Folha - Quando é que o sr. começou a sentir que estava começando a ganhar a aposta?
Campos - Foi com o advento de Gorbatchov. A perestroika do Gorbatchov foi a minha fase de reabilitação. Eu fiquei muito isolado no Senado durante muitos anos. Todo projeto que eu apresentava, sempre era olhado com a maior suspeita. Eu só me reabilitei com o resultado da transformação mundial, que começou na era Gorbatchov e culminou com o muro de Berlim, não é?
Folha - Essa pecha de impatriota, que colocaram no sr. de algum modo o afetava?

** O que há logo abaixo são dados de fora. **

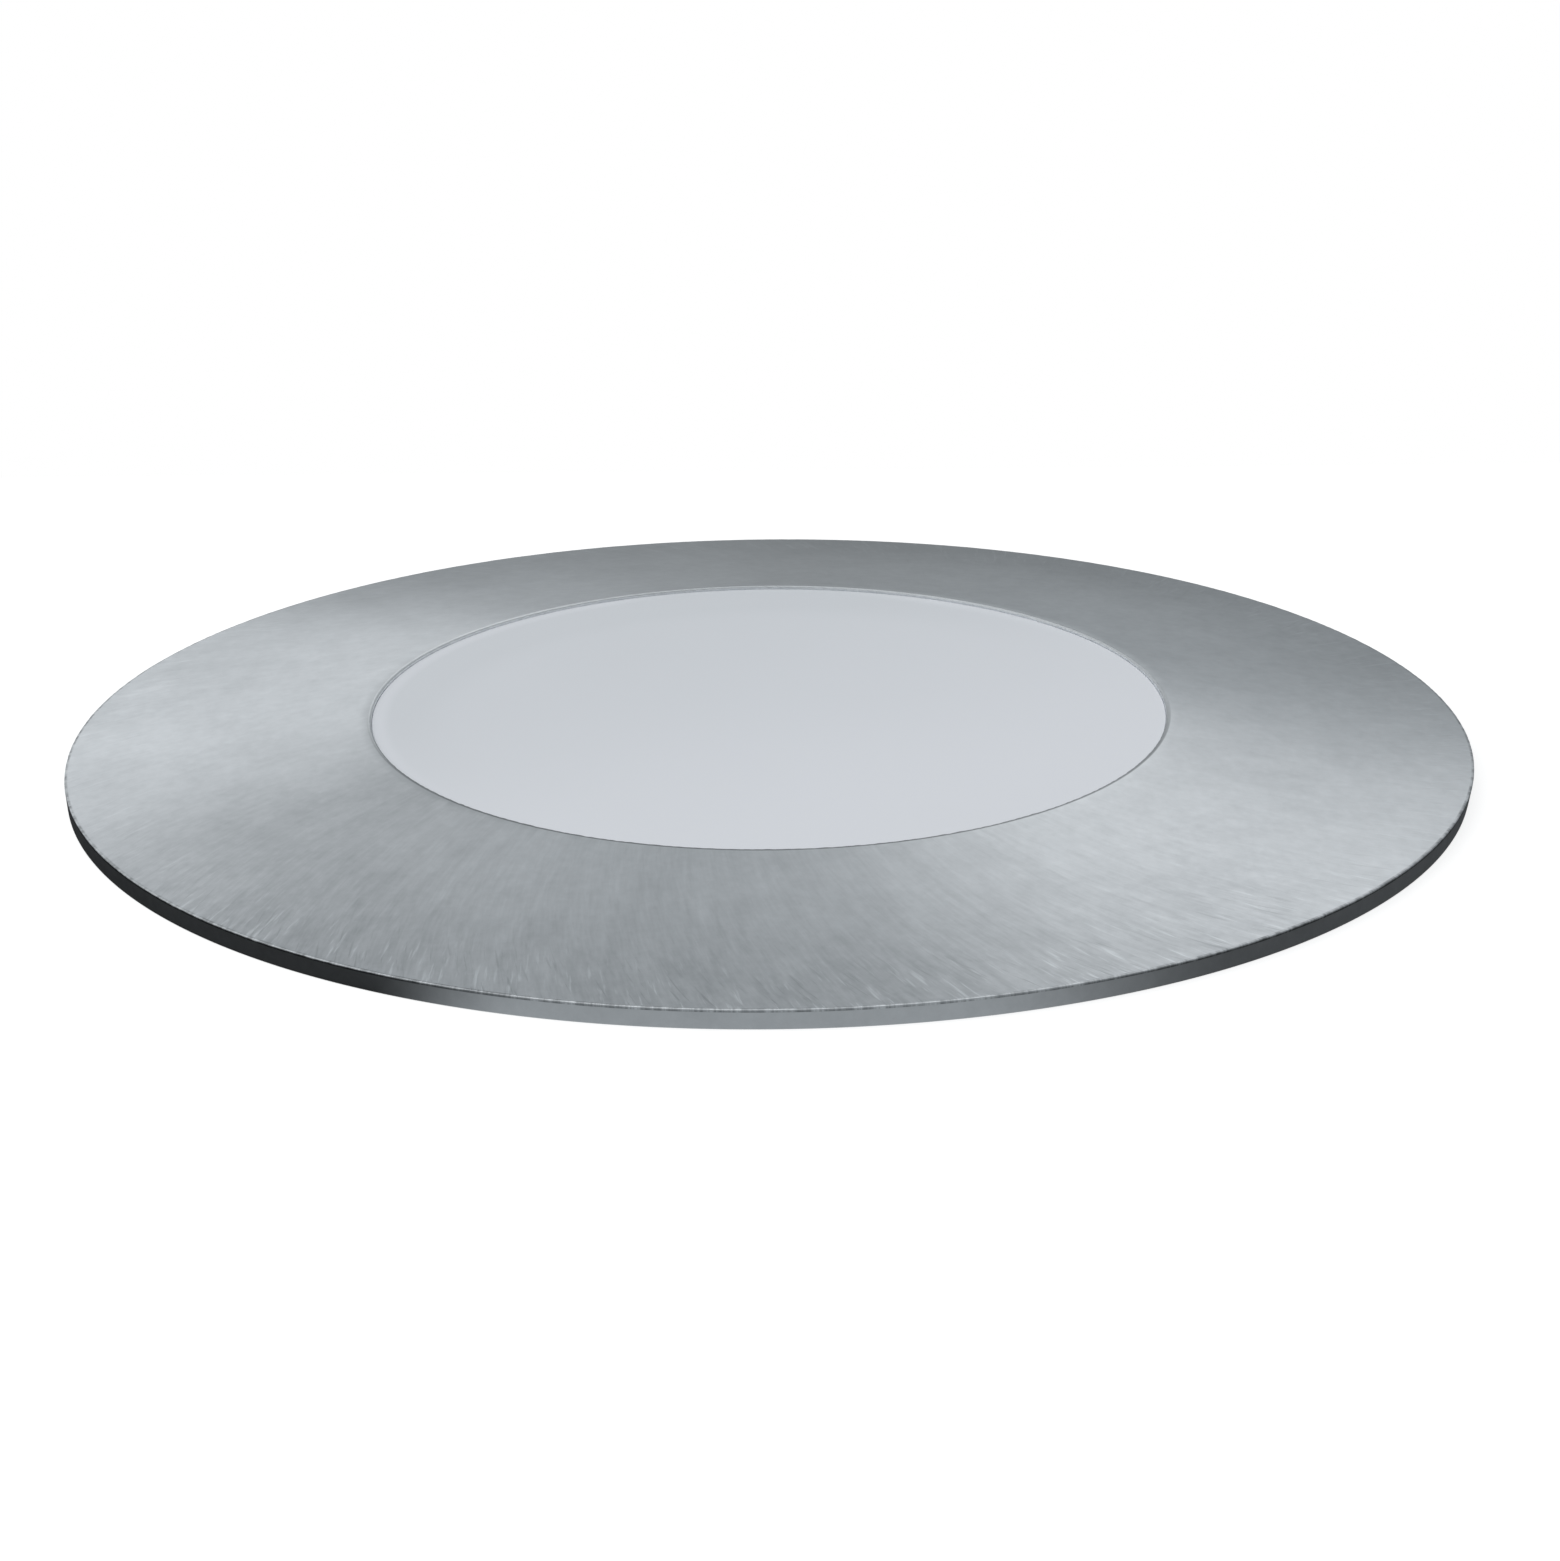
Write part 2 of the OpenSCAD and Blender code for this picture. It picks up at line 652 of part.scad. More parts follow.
module spring_rivets() color("gainsboro") at_angles(spring_angles)
  translate([tab_x + leaf_t, 0, rivet_z]) rotate([0, 90, 0]) {
    rod(rivet_shank_r, -leaf_t - rivet_depth, eps);
    rotate_extrude() polygon(concat(
      [[0, 0]],
      arc(0, 0, rivet_head_r, rivet_dome[0], rivet_dome[1], 3),
      [[0, rivet_head_r * sin(rivet_dome[1])]]
    ));
  }

module leaf_spring(angle) color("silver") rotate([0, 0, angle]) {
  steps = [for (i = [0:leaf_steps]) i / leaf_steps * leaf_reach];
  translate([0, leaf_w / 2, 0]) rotate([90, 0, 0]) linear_extrude(height = leaf_w) union() {
    polygon(concat(
      [for (u = steps) leaf_side(u, 1)],
      [for (i = [leaf_steps:-1:0]) leaf_side(steps[i], -1)]
    ));
    translate([root_x, root_z]) circle(r = root_r, $fn = 32);
  }
}

module leaf_spring_1() leaf_spring(spring_angles[0]);
module leaf_spring_2() leaf_spring(spring_angles[1]);
module leaf_spring_3() leaf_spring(spring_angles[2]);

// Sleeve for the floor: smooth collar at the top, ribs and anchor rings below, open at the bottom
module mounting_sleeve() color("darkslategray") {
  outer_r = sleeve_bore_r + sleeve_wall;
  rib_r = collar_r - sleeve_rib_inset;
  rib_root_r = outer_r - sleeve_wall / 2;
  rib_low_z = sleeve_z + sleeve_foot;
  anchor_z = [for (i = [1:anchor_count]) -collar_h + (sleeve_z + collar_h) * i / (anchor_count + 1)];
  difference() {
    union() {
      rod(outer_r, sleeve_z, -collar_h + eps);
      rod(collar_r, -collar_h, 0);
      at_angles([for (i = [0:sleeve_rib_count - 1]) i * 360 / sleeve_rib_count])
        translate([rib_root_r, -sleeve_rib_t / 2, rib_low_z])
          cube([rib_r - rib_root_r - sleeve_rib_step, sleeve_rib_t, -collar_h - rib_low_z + eps]);
      for (z = anchor_z) rod(rib_r, z - sleeve_rib_t / 2, z + sleeve_rib_t / 2);
    }
    rod(sleeve_bore_r, sleeve_z - eps, eps);
  }
}

mounting_sleeve();
trim_ring();
ring_carrier();
floor_gasket();
lens();
lens_gasket();
housing();
ring_screws();
reflector();
led_board();
led_chips();
board_screws();
thermal_pad();
heat_sink();
sink_screws();
link_leads();
standoffs();
driver_board();
driver_screws();
inductor();
capacitor();
driver_chips();
terminal_block();
gland_body();
gland_washer();
gland_seal();
gland_nut();
gland_locknut();
spring_tabs();
spring_rivets();
leaf_spring_1();
leaf_spring_2();
leaf_spring_3();
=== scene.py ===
"""Recessed floor light: a brushed trim ring and a frosted lens over a pot in a floor sleeve.

Metres throughout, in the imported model's frame: +Z up, the floor's surface at z = 0 and the
light's axis on the Z axis. The two pieces that show when the light sits in the floor are
turned here as fine surfaces, and every other piece keeps its CAD shape under a new finish.
"""
import math

import bpy
import numpy as np
from mathutils import Matrix, Vector


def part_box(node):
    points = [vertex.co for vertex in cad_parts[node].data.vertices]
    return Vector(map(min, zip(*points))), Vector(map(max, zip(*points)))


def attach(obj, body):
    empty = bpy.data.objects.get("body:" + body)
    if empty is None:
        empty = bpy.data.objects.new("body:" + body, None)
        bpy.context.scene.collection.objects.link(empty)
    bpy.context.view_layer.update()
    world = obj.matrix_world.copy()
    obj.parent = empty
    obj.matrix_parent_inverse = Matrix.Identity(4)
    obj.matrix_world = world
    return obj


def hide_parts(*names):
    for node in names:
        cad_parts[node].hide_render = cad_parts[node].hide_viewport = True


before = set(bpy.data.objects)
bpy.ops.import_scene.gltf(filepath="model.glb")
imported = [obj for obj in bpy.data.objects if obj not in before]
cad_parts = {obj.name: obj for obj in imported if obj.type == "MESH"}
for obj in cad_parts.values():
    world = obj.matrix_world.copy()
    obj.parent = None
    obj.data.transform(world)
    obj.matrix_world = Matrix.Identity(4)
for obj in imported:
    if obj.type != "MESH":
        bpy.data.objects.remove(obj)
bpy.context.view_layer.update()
MM = 0.001
TAU = 2 * math.pi

# The dressed trim: its hole, its rim, its sheet and how far its cone climbs from rim to hole
HOLE_R, RIM_R, SHEET, CLIMB = 23.95 * MM, 42.5 * MM, 1.2 * MM, 3.2 * MM


# ---- Shader maths: sockets that take Python's operators -------------------------------------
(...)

Campos - Era um fenômeno desagradável, particularmente porque era um fenômeno de dupla personalidade. Nos Estados Unidos, eu era considerado um nacionalista, competente e duro. E aqui eu era considerado um entreguista. Eu lá tentava justificar as maluquices brasileiras. Aqui, eu as criticava abertamente, adotando um pouco um ponto de vista internacional mais objetivo. E sofri com essa confusão de imagem. A minha imagem no exterior é de um certo respeito, não é?
Folha - Qual foi o crítico que mais o machucou? O Lacerda?
Campos - É, o Lacerda, ele era infernal. Era de longe o mais capaz. Brizola sempre foi aquela crítica muito primitiva. O Lacerda era mais articulado. Ele era um fabricante de ``slogans" extraordinário, terrível. Eu passava parte do meu tempo tentando me defender do Lacerda, quase tanto como pensando coisas criadoras.
Folha - O sr. chegou a ter um debate pela televisão com ele?
Campos - Tive. Não foi propriamente um debate. Ele foi à televisão e fez discurso violentíssimo e eu fui logo depois.
Folha - Sem combinar nada?
Campos - Sem combinar. O Castelo é que me telefonou: ``Liga a televisão que o Lacerda está falando. Eu quero que o senhor responda". Eu fiz lá um discurso meio emocional e tal –o que é raro em mim– e o embasamento econômico dele era fácil de destruir, não tinha embasamento técnico. E eu citei lá um versículo da Bíblia em latim, que dizia que todo homem odiento será punido. E aí meus assessores –uma gente boa que está hoje aí, o Wilson Figueiredo, o Walter Fontoura, o Pedro Gomes–, eles falaram: ``Mas que desastre, você vai falar com um grande comunicador e vai me citando latim". Eu fiquei muito deprimido.
Aí, um dia, andando aqui na praia com a minha mulher, em Ipanema, de repente vem um negro enorme e me levanta assim para o ar –eu imediatamente pensei a manchete do dia seguinte: ``Ministro esbofeteado por um desempregado" e tal. Mas ele me põe no chão e diz assim: ``É isso mesmo, o Lacerda matou o dr. Getúlio, caga latim nele".